Candidatura avulsa e os rumos da democracia no Brasil
O Supremo Tribunal Federal realizou audiência pública para ouvir toda a sociedade aberta de intérpretes da Constituição (no caso, a saber: representantes do Poder Legislativo, dos partidos políticos, e entidades técnico-especializadas no Direito Eleitoral) sobre suas respectivas opiniões em relação à candidatura avulsa, ou seja, aquela candidatura requerida à Justiça Eleitoral para participar das Eleições sem filiação à partido político.
Essa iniciativa do Supremo de colher a opinião de “amigos da Corte” visou fornecer melhor conhecimento ao mesmo para o julgamento de recurso em que irá dirimir se é possível, para as eleições de 2020 e para as futuras, o registro de candidatos para os cargos majoritários (presidente, governador, senador e prefeito) de maneira avulsa.
Nada obstante a Constituição Federal de 1988 exigir a prévia filiação partidária como condição de elegibilidade, isto é, sem a qual não é possível o deferimento de registro de candidatura, bem como malgrado o invocado (pelos entusiastas da candidatura avulsa) Pacto de São José da Costa Rica não conceder esse direito ao cidadão de maneira expressa (conforme já decidiu em 2008 a Corte Interamericana de Direitos Humanos em uma demanda envolvendo o caso Castañeda Gutman x México), certo é que, hoje, a candidatura avulsa reúne em igual medida possibilidade e probabilidade de vir a acontecer.

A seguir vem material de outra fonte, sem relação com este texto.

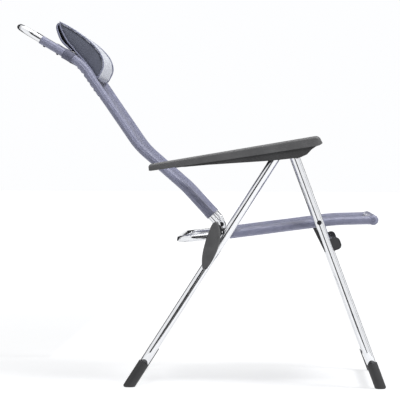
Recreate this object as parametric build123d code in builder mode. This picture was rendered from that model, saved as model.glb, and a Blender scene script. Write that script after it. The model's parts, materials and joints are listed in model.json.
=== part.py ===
"""Folding camp chair: two U-shaped leg frames crossing under toothed armrests, a sling seat and back.

Millimetres, +Z up, +X to the front, +Y to the sitter's left. The origin is on the floor under the
middle of the chair. The side profile lies in the XZ plane, and each pair is mirrored about it.
"""
from build123d import *
from math import atan2, cos, hypot, radians, sin, sqrt, tan
import os

os.makedirs("parts", exist_ok=True)

# Tubes and sleeves
LEG_R = 12.5
SLING_R = 10.0
SLEEVE_R = 11.5
WALL = 1.5
CLOTH = 3.0
BEND_R = 45.0

# Sideways distance of each tube's centre from the middle plane
LEG_Y = 285.0
SEAT_Y = 243.0
BACK_Y = 218.0

# Pivots in the side profile, as (X, Z)
LEG_PIVOT = (237.0, 641.8)
SEAT_PIVOT = (328.1, 451.4)
BACK_PIVOT = (51.2, 432.3)
LINK_PIVOT = (20.2, 330.3)
ARM_PIVOT = (-107.0, 602.0)

# Legs
FRONT_LEAN = 20.63
REAR_LEAN = -32.46
LEG_BAR_Z = 57.0
FRONT_TOP_GAP = 20.0
REAR_TOP_GAP = 30.0
FOOT_R = 15.0
FOOT_TOP = 12.0

# Fasteners
BOLT_R = 4.0
RUNNING = 0.05
HEAD_R = 6.5
PIVOT_BOSS_R = 10.0
COLLAR_R = LEG_R - 1.1

# Brace tube in front of the front legs
BRACE_Z = 386.5
BRACE_AHEAD = 23.5

# Side profiles of the seat and back tubes, as (X, Z), from the rear or bottom end
SEAT_LINE = [(-53.5, 403.0), (98.5, 418.5), (368.5, 454.5), (476.2, 458.0)]
SEAT_BENDS = [600.0, 500.0]
BACK_LINE = [
    (54.3, 420.7),
    (46.5, 450.0),
    (-41.5, 545.5),
    (-168.5, 655.0),
    (-326.5, 884.0),
    (-499.5, 986.0),
]
BACK_BENDS = [22.0, 260.0, 220.0, 120.0]
SEAT_SLEEVE_X = (83.5, 462.0)
BACK_SLEEVE_Z = (466.0, 950.0)
BACK_SAG = 3.0

# Headrest: half its width, its front and rear outline as (X, Z), and the flap behind it
HEADREST_HALF = 195.0
HEADREST_FRONT = [
    (-389.0, 1000.0),
    (-359.0, 984.0),
    (-322.0, 959.0),
    (-295.7, 937.0),
    (-275.0, 910.6),
    (-267.6, 879.2),
    (-281.6, 846.0),
]
HEADREST_REAR = [
    (-281.6, 846.0),
    (-290.0, 848.0),
    (-305.3, 872.0),
    (-332.9, 903.5),
    (-353.0, 927.0),
    (-371.0, 950.0),
    (-387.0, 982.0),
]
FLAP_LINE = [
    (-391.2, 996.0),
    (-396.0, 990.0),
    (-396.0, 978.0),
    (-384.5, 949.0),
    (-367.0, 930.5),
    (-355.5, 921.5),
]
FLAP_THICK = 4.0
STRAP_UP = 42.0
STRAP_WIDTH = 29.0
STRAP_THICK = 1.2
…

Isso porque, acima de tudo, hodiernamente no Brasil a democracia representativa através dos partidos políticos está em crise.
Segundo pesquisa do Datafolha publicada em 2018, aproximadamente 70% dos brasileiros não depositam nenhuma confiança nos partidos políticos. E vejam que existem agora 33 partidos registrados no Tribunal Superior Eleitoral. Nenhum deles para a maioria esmagadora da população é digno de fé.
Sociologicamente, não se sabe se esses dados empíricos são um reflexo da Operação Lava a Jato, que escancara continuamente, desde 2014, o modo de ser corrupto dos maiores partidos que sempre estiveram no poder da República (PT, PMDB e PSDB, entre outros), ou se é (de)mérito próprio dos partidos essa cisma da sociedade, porque políticos, habitualmente, legislam em causa própria.
Basta vermos a recente aprovação pela Câmara dos Deputados de aumento dos recursos do fundo partidário, furtando, em contrapartida, a aplicação de recursos financeiros já tão escassos para a Saúde, Educação, Segurança e outras políticas de interesse público primário.
Assim sendo, em decorrência desse ambiente de crise de representatividade do sistema político no Brasil, o Poder Judiciário é alocado como o superego da população. Ele é ativista, pois cria Direito por meio de sua atividade interpretativa.
Logo, não importa a Constituição nem muito menos o Pacto de São José da Costa Rica. Alguém precisa resolver esse problema. E quem está com a bola é o Supremo Tribunal Federal.